El ascenso irresistible de Sinatra, junto con el retrato nada bonito que pinta Kaplan de él, empieza a generar una cierta monotonía hasta el punto en que, a finales de la década de los 40, cuando empieza a perder altura, para deleite de tantos que se sentían repelidos por lo que percibían como arrogancia, y los escépticos sobre la versión de que se salvó del servicio militar por su tímpano perforado, y los horrorizados, o envidiosos de “los neuróticos extremistas chillones que le rinden culto al muchacho”. La caracterización final es del columnista Lee Mortimer, quien obtuvo un papel en la crisis de la carrera de Sinatra cuando éste, iracundo por los repetidos ataques en la columna de Mortimer, lo atacó en la puerta del restaurante Ciro en Los Angeles en abril de 1947, propinándole una estéril paliza mientras lo llamaba (según una versión) un “degenerado”.
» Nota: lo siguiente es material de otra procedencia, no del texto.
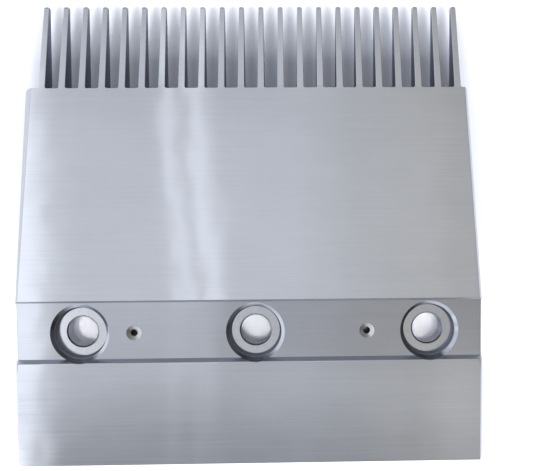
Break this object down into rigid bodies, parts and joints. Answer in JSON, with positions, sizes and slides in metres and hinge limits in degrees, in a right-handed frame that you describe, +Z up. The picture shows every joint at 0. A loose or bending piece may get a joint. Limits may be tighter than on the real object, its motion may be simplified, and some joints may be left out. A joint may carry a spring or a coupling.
{
  "type": "escalator comb plate",
  "caption": "Cast aluminium comb segment for an escalator landing: a sloping ramp with a row of tapered teeth, a recessed screw band and a flat rear land.",
  "frame": {"origin": "on the axis of the middle screw hole, in the plane of the seat under the screw pads", "axes": "+X across the segment, +Y along the teeth towards the steps, +Z up along the screw holes; the tooth tips hang below Z = 0"},
  "size_m": [0.2026, 0.2038, 0.0402],
  "materials": {
    "brushed_aluminium": "brushed across the width",
    "machined_aluminium": "turned and faced",
    "cast_aluminium": "as cast, blasted"
  },
  "bodies": {
    "root": {"ramp_deck": "brushed_aluminium", "root_bar": "brushed_aluminium", "teeth_left": "brushed_aluminium", "teeth_middle": "brushed_aluminium", "teeth_right": "brushed_aluminium", "screw_seat_left": "machined_aluminium", "screw_seat_middle": "machined_aluminium", "screw_seat_right": "machined_aluminium", "band_web_left": "brushed_aluminium", "band_web_right": "brushed_aluminium", "band_end_left": "brushed_aluminium", "band_end_right": "brushed_aluminium", "rear_land": "brushed_aluminium", "rear_wall": "cast_aluminium", "rear_side_left": "cast_aluminium", "rear_side_right": "cast_aluminium", "ramp_side_left": "cast_aluminium", "ramp_side_right": "cast_aluminium", "front_rib_left": "cast_aluminium", "front_rib_mid_left": "cast_aluminium", "front_rib_middle": "cast_aluminium", "front_rib_mid_right": "cast_aluminium", "front_rib_right": "cast_aluminium", "rear_rib_left": "cast_aluminium", "rear_rib_mid_left": "cast_aluminium", "rear_rib_middle": "cast_aluminium", "rear_rib_mid_right": "cast_aluminium", "rear_rib_right": "cast_aluminium", "cross_rib": "cast_aluminium", "seat_rail": "cast_aluminium"}
  },
  "joints": []
}
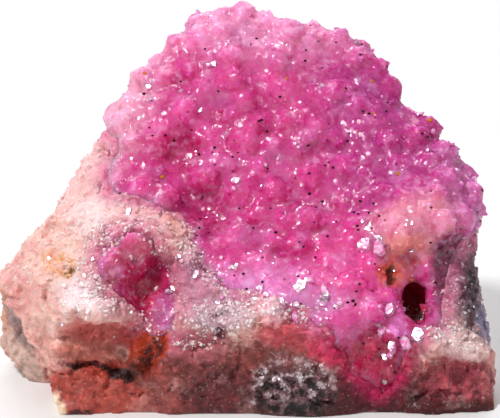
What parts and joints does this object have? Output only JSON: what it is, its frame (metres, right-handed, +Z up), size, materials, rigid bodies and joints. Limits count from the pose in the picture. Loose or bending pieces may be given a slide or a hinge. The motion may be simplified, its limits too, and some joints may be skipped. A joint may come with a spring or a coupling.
{
  "type": "pink calcite crystal specimen on rock matrix",
  "caption": "Hand specimen of pink calcite crystals crusting the hollow face of a pale rock, with a small crystal pocket at the side and a flat foot to stand on.",
  "frame": {"origin": "centre of the bounding box at the level of the foot", "axes": "+X across the crystal face, to the right as it is looked at; -Y out of the crystal face; +Z up from the foot"},
  "size_m": [0.0696, 0.0412, 0.0513],
  "materials": {
    "host_rock": "rough broken rock, pale pink above, stained red-brown below",
    "crystal_crust": "glassy pink translucent crystals",
    "pocket_crust": "glassy dark pink translucent crystals"
  },
  "bodies": {
    "root": {"host_rock": "host_rock", "crystal_crust": "crystal_crust", "pocket_crust": "pocket_crust"}
  },
  "joints": []
}
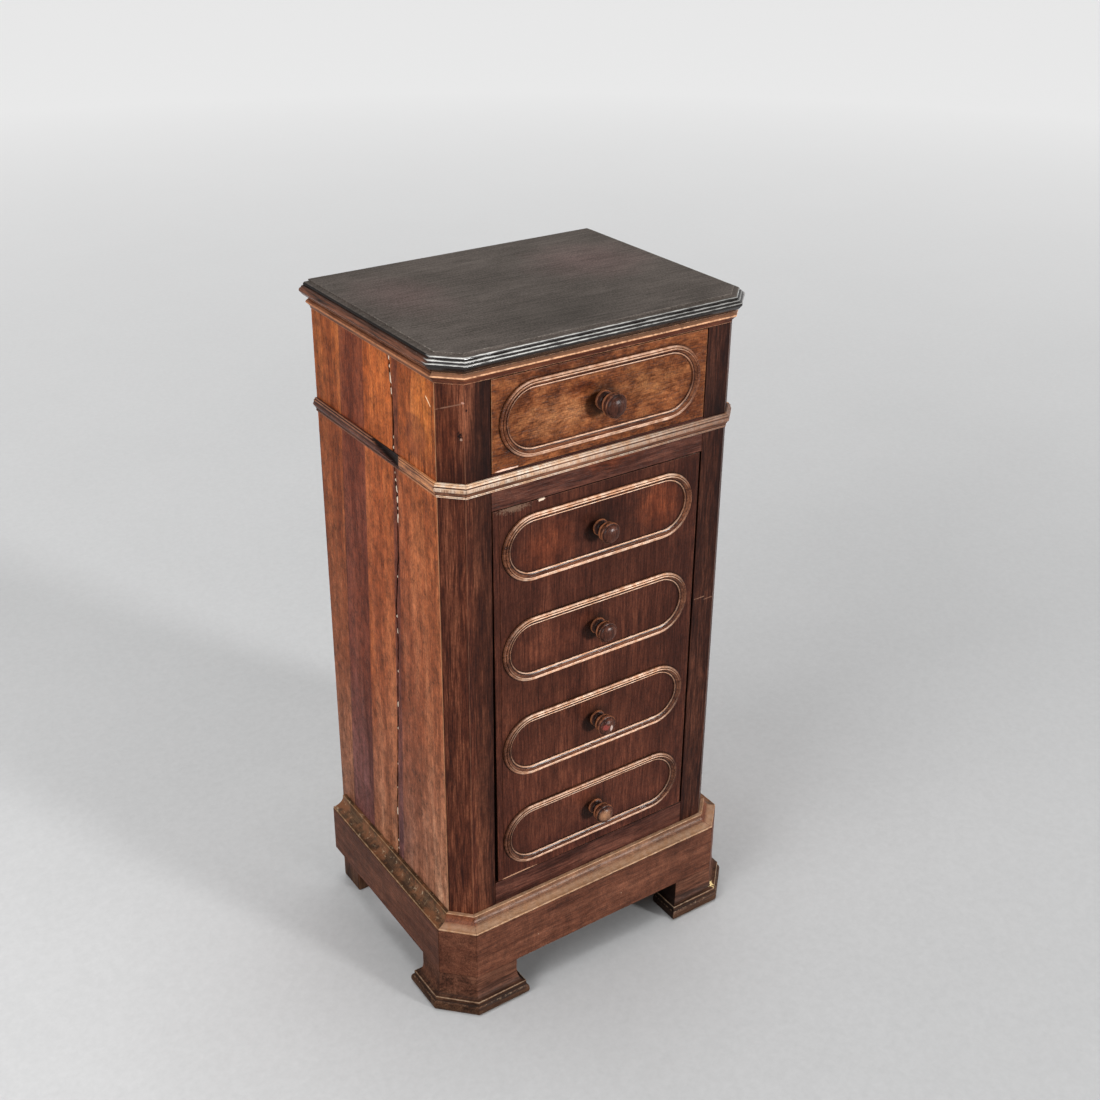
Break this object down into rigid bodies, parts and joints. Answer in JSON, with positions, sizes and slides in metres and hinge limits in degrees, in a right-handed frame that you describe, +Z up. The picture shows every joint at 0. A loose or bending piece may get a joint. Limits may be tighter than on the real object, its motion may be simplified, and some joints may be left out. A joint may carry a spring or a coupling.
{
  "type": "bedside cabinet",
  "caption": "Tall narrow walnut bedside cabinet with canted front corners, a drawer over a hinged door faced as a stack of drawers, dark moulded top, moulded plinth and bracket feet.",
  "frame": {"origin": "on the floor, at the middle of the whole cabinet's box", "axes": "+X to the viewer's right when facing the door, +Y from the front to the back, +Z up"},
  "size_m": [0.4302, 0.3181, 0.8],
  "materials": {
    "ebonised_wood": "black polish, worn brown at the arrises",
    "dark_walnut": "dark stained walnut, old wax polish",
    "side_walnut": "red-brown boards, upright grain, old polish with scratches",
    "front_walnut": "red-brown walnut, upright grain, satin polish",
    "figured_walnut": "figured walnut, satin polish",
    "plinth_walnut": "walnut, grain along the run, dull worn polish",
    "worn_moulding": "walnut rubbed pale, dull",
    "inner_wood": "bare secondary wood",
    "hinge_iron": "dull iron"
  },
  "bodies": {
    "carcass": {"corner_post_left": "dark_walnut", "corner_post_right": "dark_walnut", "side_panel_left": "side_walnut", "side_panel_right": "side_walnut", "back_board_left": "inner_wood", "back_board_right": "inner_wood", "bottom_board": "inner_wood", "dust_board": "inner_wood", "top_rail": "dark_walnut", "waist_rail": "front_walnut", "bottom_rail": "front_walnut", "top_back_rail": "inner_wood", "drawer_guide_left": "inner_wood", "drawer_guide_right": "inner_wood", "door_stop": "inner_wood", "top_board": "ebonised_wood", "under_moulding_front": "front_walnut", "under_moulding_left": "front_walnut", "under_moulding_right": "front_walnut", "waist_moulding_front": "front_walnut", "waist_moulding_cant_left": "front_walnut", "waist_moulding_cant_right": "front_walnut", "waist_moulding_left": "front_walnut", "waist_moulding_right": "front_walnut", "plinth_board_front": "plinth_walnut", "plinth_board_cant_left": "plinth_walnut", "plinth_board_cant_right": "plinth_walnut", "plinth_board_left": "plinth_walnut", "plinth_board_right": "plinth_walnut", "plinth_back_board": "inner_wood", "plinth_cove_front": "worn_moulding", "plinth_cove_cant_left": "worn_moulding", "plinth_cove_cant_right": "worn_moulding", "plinth_cove_left": "worn_moulding", "plinth_cove_right": "worn_moulding", "front_foot_left": "plinth_walnut", "front_foot_right": "plinth_walnut", "back_foot_left": "plinth_walnut", "back_foot_right": "plinth_walnut", "frame_pivot_top": "hinge_iron", "frame_pivot_bottom": "hinge_iron"},
    "drawer": {"drawer_front": "figured_walnut", "drawer_side_left": "inner_wood", "drawer_side_right": "inner_wood", "drawer_back": "inner_wood", "drawer_bottom": "inner_wood", "drawer_oval_moulding": "front_walnut", "drawer_knob": "dark_walnut"},
    "door": {"door_board": "front_walnut", "door_edge_strip": "front_walnut", "door_oval_moulding_1": "front_walnut", "door_oval_moulding_2": "front_walnut", "door_oval_moulding_3": "front_walnut", "door_oval_moulding_4": "front_walnut", "door_knob_1": "dark_walnut", "door_knob_2": "dark_walnut", "door_knob_3": "dark_walnut", "door_knob_4": "dark_walnut", "door_pivot_top": "hinge_iron", "door_pivot_bottom": "hinge_iron"}
  },
  "joints": [
    {"name": "drawer_slide", "type": "slide", "parent": "carcass", "child": "drawer", "axis": [0, -1, 0], "range_m": [0, 0.18]},
    {"name": "door_hinge", "type": "hinge", "parent": "carcass", "child": "door", "pos_m": [0.1257, -0.1249, 0.1545], "axis": [0, 0, 1], "range_deg": [0, 95]}
  ]
}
Al mismo tiempo que su carrera parecía desmoronarse, su amorío con Ava Gardner se había hecho público y en 1951 se casaron. El matrimonio no duraría dos años, mucho más que los anteriores de Ava. Esta debacle muy publicitada y posteriormente muy analizada –una serie de peleas y reuniones (eventualmente no tan apasionadas), puntualizadas por un número de aparentes intentos desganados o amenazas de suicidio por parte de Sinatra– se ha vuelto un episodio crucial en las cápsulas de la vida de Sinatra, donde llega a los límites del sufrimiento y emerge un gran artista, la seducción juvenil quemada para convertirse en un realismo más rudo y atribulado (“Ava lo enseñó a cantar una canción desgarrada,” según Nelson Riddle).

Kaplan resume obedientemente las idas y venidas de un matrimonio marcado primordialmente por la separación, y totaliza la contribución de Ava a la vida de Sinatra así: “Como Frank, ella era infinitamente inquieta y se aburría fácilmente. En ambos, esta tendencia podía llevarlos a la crueldad casual hacia otros y a veces entre ellos. Ambos tenían apetitos titánicos por la comida, la bebida, el cigarrillo, la diversión, la compañía y el sexo (…) ambos desconfiaban del sueño (…) ambos odiaban estar solos”.

Uno cierra el libro de Kaplan con una sensación oscura y empapada del mundo en el cual esas vidas se improvisaron, un mundo resumido ordenadamente en un comentario atribuido al agente “Swifty” Lazar: “Losers have the time to be nice” (los perdedores tienen tiempo para ser amables).